When the question came to be voted upon, he absented himself intentionally, but proved that his patriotism was not inferior to that of those who differed with him, by enlisting as a private in the army and remaining until the end of his term of service. He served again as a private in the summer of 1777 in Delaware, and in October of the same year was commissioned as a brigadier general. In April 1779, he was elected to congress from Delaware, and in May wrote another " Address to the States." In 1780 he was chosen a member of the Delaware assembly, and in the following year elected president of the state. From 1782 till 1785 he filled the same office in Pennsylvania, and served as a member of the convention that framed the Federal constitution, in 1788 he wrote nine letters over the signature of "Pabius," urging the adoption of the constitution, and these were followed in 1797 by a series of fourteen, written to promote a friendly feeling toward France.

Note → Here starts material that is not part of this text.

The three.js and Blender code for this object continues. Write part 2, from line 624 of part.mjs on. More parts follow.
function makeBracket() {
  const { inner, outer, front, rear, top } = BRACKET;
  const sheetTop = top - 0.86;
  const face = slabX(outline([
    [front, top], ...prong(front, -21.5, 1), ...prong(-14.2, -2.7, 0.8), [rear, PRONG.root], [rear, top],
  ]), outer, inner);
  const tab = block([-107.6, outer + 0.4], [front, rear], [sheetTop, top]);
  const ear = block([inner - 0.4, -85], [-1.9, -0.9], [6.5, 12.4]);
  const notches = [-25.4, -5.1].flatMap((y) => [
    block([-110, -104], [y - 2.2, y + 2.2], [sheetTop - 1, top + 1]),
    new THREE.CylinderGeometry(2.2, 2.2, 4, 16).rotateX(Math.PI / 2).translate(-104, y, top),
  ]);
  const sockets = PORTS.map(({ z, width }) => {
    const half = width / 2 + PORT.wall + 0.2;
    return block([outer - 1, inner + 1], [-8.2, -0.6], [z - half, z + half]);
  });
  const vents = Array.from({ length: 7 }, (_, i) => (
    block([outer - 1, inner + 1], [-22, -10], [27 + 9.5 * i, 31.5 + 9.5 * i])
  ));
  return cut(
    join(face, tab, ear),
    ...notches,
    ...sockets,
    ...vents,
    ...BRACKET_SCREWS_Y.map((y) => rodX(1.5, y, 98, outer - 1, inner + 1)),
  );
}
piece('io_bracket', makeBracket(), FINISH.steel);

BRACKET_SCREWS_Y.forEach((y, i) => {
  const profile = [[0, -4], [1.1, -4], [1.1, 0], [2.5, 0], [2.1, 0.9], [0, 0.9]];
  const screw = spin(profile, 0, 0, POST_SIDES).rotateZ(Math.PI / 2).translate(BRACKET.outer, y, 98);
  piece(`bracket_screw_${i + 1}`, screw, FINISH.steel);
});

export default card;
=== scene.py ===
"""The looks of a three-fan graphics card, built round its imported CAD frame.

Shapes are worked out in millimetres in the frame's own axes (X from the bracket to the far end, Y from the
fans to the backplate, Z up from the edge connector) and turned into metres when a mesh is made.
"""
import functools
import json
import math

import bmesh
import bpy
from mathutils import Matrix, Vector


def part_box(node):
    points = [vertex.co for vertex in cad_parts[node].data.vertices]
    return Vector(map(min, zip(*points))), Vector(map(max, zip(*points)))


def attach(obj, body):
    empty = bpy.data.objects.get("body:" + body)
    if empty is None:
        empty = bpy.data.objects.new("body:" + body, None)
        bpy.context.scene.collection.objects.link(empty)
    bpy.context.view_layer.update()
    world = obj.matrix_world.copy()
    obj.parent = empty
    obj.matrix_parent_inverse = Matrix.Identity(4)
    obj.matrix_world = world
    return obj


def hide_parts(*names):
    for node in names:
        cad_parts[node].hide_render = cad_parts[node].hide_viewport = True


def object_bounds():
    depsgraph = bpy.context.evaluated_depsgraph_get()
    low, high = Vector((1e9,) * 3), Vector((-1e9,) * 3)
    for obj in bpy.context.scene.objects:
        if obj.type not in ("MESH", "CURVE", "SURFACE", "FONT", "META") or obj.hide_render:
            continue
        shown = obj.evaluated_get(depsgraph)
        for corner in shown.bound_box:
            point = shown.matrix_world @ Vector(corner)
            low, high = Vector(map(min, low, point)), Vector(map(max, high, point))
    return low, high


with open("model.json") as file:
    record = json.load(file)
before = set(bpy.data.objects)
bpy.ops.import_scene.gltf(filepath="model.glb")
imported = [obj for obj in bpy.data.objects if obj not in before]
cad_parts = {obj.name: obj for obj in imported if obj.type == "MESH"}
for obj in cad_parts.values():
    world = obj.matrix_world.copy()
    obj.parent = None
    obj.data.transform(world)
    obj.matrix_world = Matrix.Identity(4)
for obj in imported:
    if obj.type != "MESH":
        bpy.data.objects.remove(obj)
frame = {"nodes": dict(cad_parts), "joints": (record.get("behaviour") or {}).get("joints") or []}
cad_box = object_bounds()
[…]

In 1783 he was influential in founding and largely endowed Dickinson College, Carlisle, Pennsylvania At this time he was living in Wilmington, Del., where he collected his political writings in 1801. The remaining seven years of his life were passed in retirement. Besides the writings mentioned, he was the author of "Letters from a Pennsylvania Farmer to the Inhabitants of the British Colonies" (Philadelphia, 1767; reprinted, with a preface by Dr. Franklin, London, 1768; French translation, Paris, 1769). In 1774 appeared his "Essay on the Constitutional Power of Great Britain over the Colonies in America." In 1796 he received the degree of LL. D. from the College of New Jersey.

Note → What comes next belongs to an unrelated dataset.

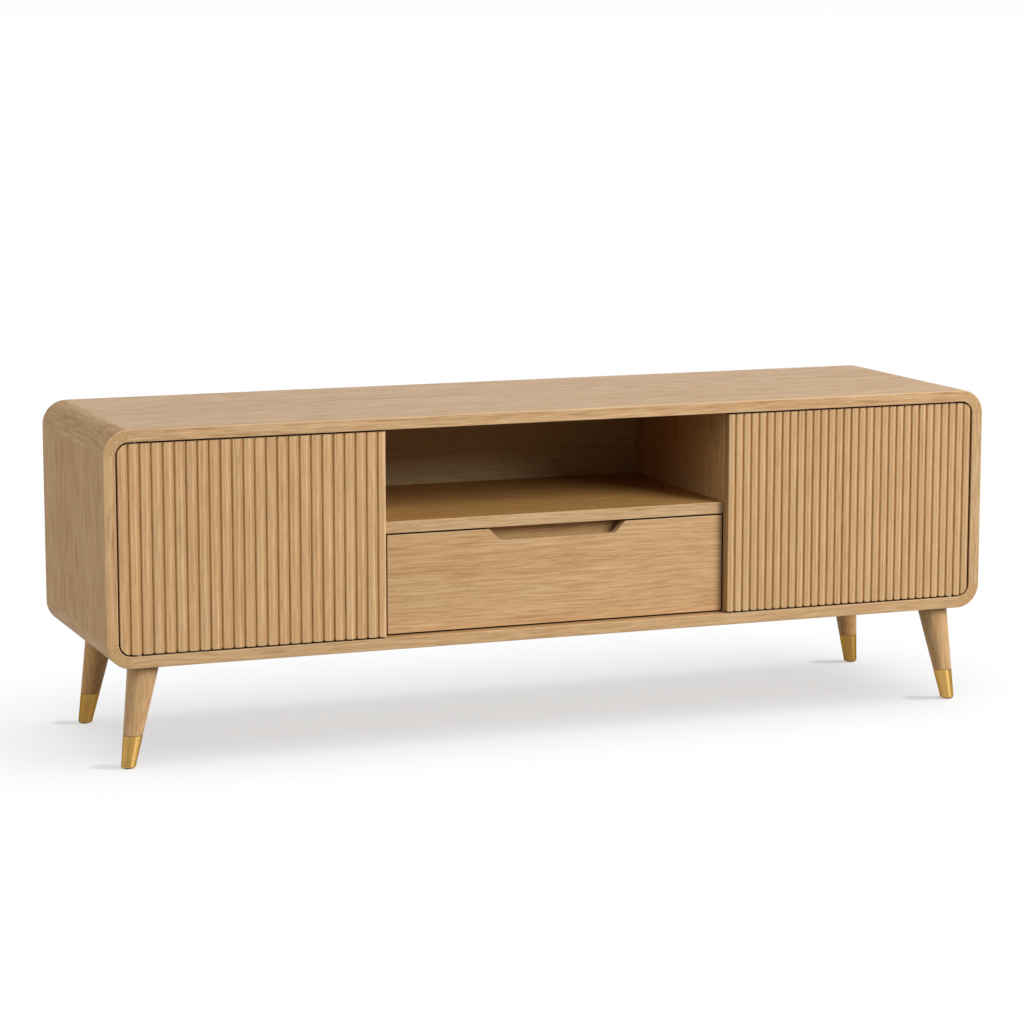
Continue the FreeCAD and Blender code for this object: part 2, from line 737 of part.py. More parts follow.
def slide_rails():
    y0, y1 = slide_y0, slide_y1
    outer, middle, inner, strips = [], [], [], []
    case_screws, drawer_screws = slide_screws()
    for case_x, box_x, toward in slide_sides():
        rail = channel(case_x, toward, outer_reach, outer_half_h, y0, y1)
        outer.append(cut_all(rail, case_screws))
        web = case_x + toward * middle_web
        middle.append(channel(web, toward, middle_reach, middle_half_h,
                              y0 + middle_shorter, y1 - middle_shorter))
        rail = channel(box_x, -toward, inner_reach, inner_half_h, y0, y1)
        inner.append(cut_all(rail, drawer_screws))
        for up in (-1, 1):
            xs = sorted(web + toward * reach for reach in outer_strip)
            zs = sorted((slide_z + up * middle_half_h, slide_z + up * (outer_half_h - sheet - strip_fit)))
            strips.append(box(xs[0], xs[1], y0 + strip_end, y1 - strip_end, zs[0], zs[1]))
            xs = sorted(web + toward * reach for reach in inner_strip)
            zs = sorted((slide_z + up * (inner_half_h + strip_fit), slide_z + up * (middle_half_h - sheet)))
            strips.append(box(xs[0], xs[1], y0 + strip_end, y1 - strip_end, zs[0], zs[1]))
    return outer, middle, inner, strips


def slide_screws():
    case_screws, drawer_screws = [], []
    for case_x, box_x, toward in slide_sides():
        for y in (slide_y0 + slide_screw_end, slide_y0 + slide_length / 2, slide_y1 - slide_screw_end):
            head = V(case_x + toward * 2 * sheet, y, slide_z)
            case_screws.append(screw(head, V(-toward, 0, 0), slide_case_screw_size))
            head = V(box_x - toward * 2 * sheet, y, slide_z)
            drawer_screws.append(screw(head, V(toward, 0, 0), slide_drawer_screw_size))
    return case_screws, drawer_screws


# ---- legs ----
def leg_cone(corner, wall, z_from, z_to):
    """The leg's tapered body, wall mm inside its surface, trimmed to a height range."""
    top, foot, up = leg_axis(*corner)
    length = (top - foot).Length
    taper = (leg_top_r - foot_r) / length
    spare = 12.0          # the cone is made longer at both ends, then trimmed level
    r0 = foot_r - wall - taper * spare
    r1 = leg_top_r - wall + taper * spare
    cone = Part.makeCone(r0, r1, length + 2 * spare, foot - up * spare, up)
    return cone.common(box(-width, width, -depth, depth, z_from, z_to))


def leg(corner):
    upper = leg_cone(corner, 0, ferrule_height, case_z0)
    tenon = leg_cone(corner, ferrule_wall, tenon_z0, ferrule_height)
    return upper.fuse(tenon).removeSplitter().cut(hanger_bolt(corner))


def ferrule(corner):
    skin = leg_cone(corner, 0, glide_proud, ferrule_height)
    foot_edges = [e for e in skin.Edges if e.BoundBox.ZMax < glide_proud + 0.1]
    skin = skin.makeFillet(ferrule_foot_round, foot_edges)
    skin = skin.cut(leg_cone(corner, ferrule_wall, tenon_z0, ferrule_height + 1))
    return skin.cut(glide(corner))


def glide(corner):
    _, foot, _ = leg_axis(*corner)
    pad = rod(glide_r, foot, foot + V(0, 0, glide_t))
    return pad.makeFillet(glide_round, [e for e in pad.Edges if e.BoundBox.ZMax < 0.1])


# ---- build every node ----
case_pieces()
case_slide_screws, drawer_slide_screws = slide_screws()
nodes["corner_splines"] = group(corner_splines())
nodes["left_divider"] = divider(left_bay_x - divider_t, case_slide_screws, latch_screws())
nodes["right_divider"] = divider(right_bay_x, case_slide_screws, latch_screws())
nodes["centre_shelf"] = centre_shelf()
nodes["case_dowels"] = group(case_dowels())
nodes["back_panel"] = back_panel()
nodes["back_panel_screws"] = group(back_screws())
nodes["left_cable_grommet"] = grommet(-1)
nodes["right_cable_grommet"] = grommet(1)
nodes["left_inner_shelf"] = inner_shelf(-inner_x, left_bay_x - divider_t)
nodes["right_inner_shelf"] = inner_shelf(right_bay_x + divider_t, inner_x)
nodes["shelf_pins"] = group(shelf_pins())

for side_name, side_sign in (("left", -1), ("right", 1)):
    nodes[side_name + "_door_panel"] = door_panel(side_sign)
    nodes[side_name + "_door_slats"] = group(door_slats(side_sign))
    nodes[side_name + "_door_bushes"] = group(door_bushes(side_sign, True))
    nodes[side_name + "_door_striker"] = striker(side_sign)
    nodes[side_name + "_latch_housing"] = latch_housing(side_sign)
    nodes[side_name + "_latch_plunger"] = latch_plunger(side_sign)

nodes["latch_springs"] = group(latch_springs())
nodes["latch_screws"] = group(latch_screws())
drilled_plates = [cut_all(plate, pivot_pins() + pivot_plate_screws()) for plate in pivot_plates()]
nodes["pivot_plates"] = group(drilled_plates)
nodes["pivot_pins"] = group(pivot_pins())
nodes["pivot_washers"] = group(pivot_washers())
nodes["pivot_plate_screws"] = group(pivot_plate_screws())

nodes["drawer_front"] = drawer_front()
drawer_boards()
nodes["drawer_bottom"] = drawer_bottom()
nodes["drawer_dowels"] = group(drawer_dowels())
outer_rails, middle_rails, inner_rails, runner_strips = slide_rails()
nodes["slide_outer_rails"] = group(outer_rails)
nodes["slide_middle_rails"] = group(middle_rails)
nodes["slide_inner_rails"] = group(inner_rails)
nodes["slide_runner_strips"] = group(runner_strips)
nodes["slide_case_screws"] = group(case_slide_screws)
nodes["slide_drawer_screws"] = group(drawer_slide_screws)

for corner_name, corner_signs in leg_corners.items():
    nodes[corner_name + "_leg"] = leg(corner_signs)
nodes["leg_ferrules"] = group([ferrule(c) for c in leg_corners.values()])
nodes["foot_glides"] = group([glide(c) for c in leg_corners.values()])
nodes["hanger_bolts"] = group([hanger_bolt(c) for c in leg_corners.values()])
nodes["leg_inserts"] = group([leg_insert(c, True) for c in leg_corners.values()])

# ---- write one STEP per node ----
os.makedirs("parts", exist_ok=True)
for name, shape in nodes.items():
    bad = [s for s in shape.Solids if not s.isValid() or s.Volume <= 0]
    if bad or not shape.Solids:
        raise RuntimeError("bad solid in " + name)
    shape.exportStep(os.path.join("parts", name + ".step"))
print(len(nodes), "nodes")
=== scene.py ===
import math

import bpy
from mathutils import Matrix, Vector

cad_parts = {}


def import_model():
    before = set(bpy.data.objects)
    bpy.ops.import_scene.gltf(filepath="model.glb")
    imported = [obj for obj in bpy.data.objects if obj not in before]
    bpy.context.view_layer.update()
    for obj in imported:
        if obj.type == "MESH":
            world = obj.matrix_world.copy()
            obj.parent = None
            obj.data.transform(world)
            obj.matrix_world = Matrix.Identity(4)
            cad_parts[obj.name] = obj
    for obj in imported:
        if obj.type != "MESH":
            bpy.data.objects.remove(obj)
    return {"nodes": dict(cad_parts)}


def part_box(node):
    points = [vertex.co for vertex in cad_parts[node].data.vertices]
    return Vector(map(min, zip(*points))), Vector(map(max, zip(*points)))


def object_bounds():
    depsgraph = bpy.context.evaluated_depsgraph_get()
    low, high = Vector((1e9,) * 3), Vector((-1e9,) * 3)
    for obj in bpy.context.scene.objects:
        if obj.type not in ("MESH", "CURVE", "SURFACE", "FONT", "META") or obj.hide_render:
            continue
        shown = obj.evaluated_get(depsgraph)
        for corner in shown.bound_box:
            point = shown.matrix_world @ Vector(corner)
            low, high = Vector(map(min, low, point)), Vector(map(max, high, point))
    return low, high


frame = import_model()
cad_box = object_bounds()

# ---------------------------------------------------------------- places, in metres
LOW, HIGH = cad_box
HALF_WIDTH = HIGH.x
TOP_Z = HIGH.z
FRONT_Y = LOW.y
BOTTOM_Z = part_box("bottom_panel")[0].z
CORNER_R = HALF_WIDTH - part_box("top_panel")[1].x
DRAWER_LOW, DRAWER_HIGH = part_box("drawer_front")
FERRULE_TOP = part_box("leg_ferrules")[1].z
SLAT_GROOVE = 0.0028
LEFT_PITCH = 0.01928
RIGHT_SLATS = 32

GAP_REACH = 0.009                       # how far off the other side of a gap still darkens it
RIM_OUTER, RIM_INNER = 0.0008, 0.0022   # a door's rim fades out over these distances in from its outline
SEAM_LOW, SEAM_HIGH = 0.0004, 0.0016    # a leg's joint line fades out over these heights above its ferrule
PLY = 0.0015                            # thickness of one ply

FLOOR_RADIUS = 400.0
VIEW_REACH = 900.0

# the camera: its place in metres, its aim in degrees, its lens and sensor in millimetres
CAMERA_PLACE = (-2.0047, -5.1957, 1.2304)
CAMERA_AZIMUTH = -20.97
CAMERA_ELEVATION = 8.922
CAMERA_LENS = 112.37
CAMERA_SENSOR = 36.0


# ---------------------------------------------------------------- colours
def rgb(r, g, b):
    """An sRGB colour, 0 to 255, as linear RGBA."""
    def linear(c):
        c = c / 255
        return c / 12.92 if c <= 0.04045 else ((c + 0.055) / 1.055) ** 2.4
    return (linear(r), linear(g), linear(b), 1.0)


def darker(color, factor):
    return tuple(c * factor for c in color[:3]) + (1.0,)


OAK_LIGHT = rgb(215, 179, 134)
OAK_MID = rgb(198, 160, 114)
OAK_DARK = rgb(170, 128, 82)
OAK_PORE = rgb(142, 100, 58)
OAK_EDGE_WEAR_AND_HIGHLIGHT = rgb(226, 194, 150)
BIRCH_LIGHT = rgb(229, 204, 165)
BIRCH_DARK = rgb(204, 172, 127)
BIRCH_PLY = rgb(158, 118, 74)

# tints that multiply the oak's colour: a redder patch of the wood itself, then painted shade in gaps, painted
# shade on each slat's right round, painted light on the groove sides and painted shade on the doors' sides
REDDER_PATCH = (0.965, 0.91, 0.83, 1.0)
# painted shade deep in narrow gaps
PAINTED_GAP_SHADE = (0.10, 0.06, 0.035, 1.0)
RIGHT_ROUND_PAINTED_SHADE = (0.62, 0.49, 0.33, 1.0)
GROOVE_SIDE_PAINTED_LIGHT = (1.36, 1.76, 2.00, 1.0)
DOOR_SIDE_PAINTED_SHADE = (0.66, 0.57, 0.42, 1.0)

FLOOR_DARK = (0.432, 0.441, 0.452, 1)
FLOOR_LIGHT = (0.452, 0.461, 0.472, 1)
FLOOR_GLOW = 0.462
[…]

His brother, Philemon Dickinson, soldier, born in Croisedore, Talbot County, Maryland, 5 April 1739; died near Trenton, New Jersey, 4 February 1809, went to Dover, Del., with his father in 1740, and studied under Dr. Allison in Philadelphia. He then went to live on his farm near Trenton, New Jersey, and, though possessed of an ample fortune. hazarded it by embracing the patriot cause. He entered the army as colonel of the Hunterdon County battalion in July 1775, and was commissioned brigadier general on 19 October In 1.776 he was a delegate to the provincial congress of New Jersey and member of a committee that drafted a constitution with a clause affirming the independence of New Jersey, which was adopted on 2 July 1776. On 20 January 1777, with about 400 raw troops, who had to wade waist deep through a River to make the attack, he surprised and defeated a large foraging party near Somerset Court House, New Jersey, capturing a few prisoners, forty wagons, and about a hundred English draught horses. He was made major general of the New Jersey forces on 6 June 1777, and on 27 November made an attack on Staten Island, for which Washington thanked him.

During the occupation of Trenton by the Hessians, the enemy plundered General Dickinson's estate. He led the New Jersey troops at the battle of Monmouth, where he displayed great bravery, and was specially mentioned by Washington in his report to congress. In 1778'9 he was chief signal officer for the middle department. On 4 July 1778, he was second to General Cadwalader in his duel with General Conway. He was a delegate to congress in 1782'3 from Delaware, where he owned property, and in 1783'4 was vice president of the New Jersey state council. He was a member of the commission appointed by congress in December 1784, to select a site for the national capital, and, on the resignation of William Patterson as U. S. senator from New Jersey, was chosen to fill his place, serving from 6 December 1790, till 2 March 1793. From this time till his death he lived quietly at his countryseat, "The Hermitage," which was the resort of all the distinguished men who passed through Trenton.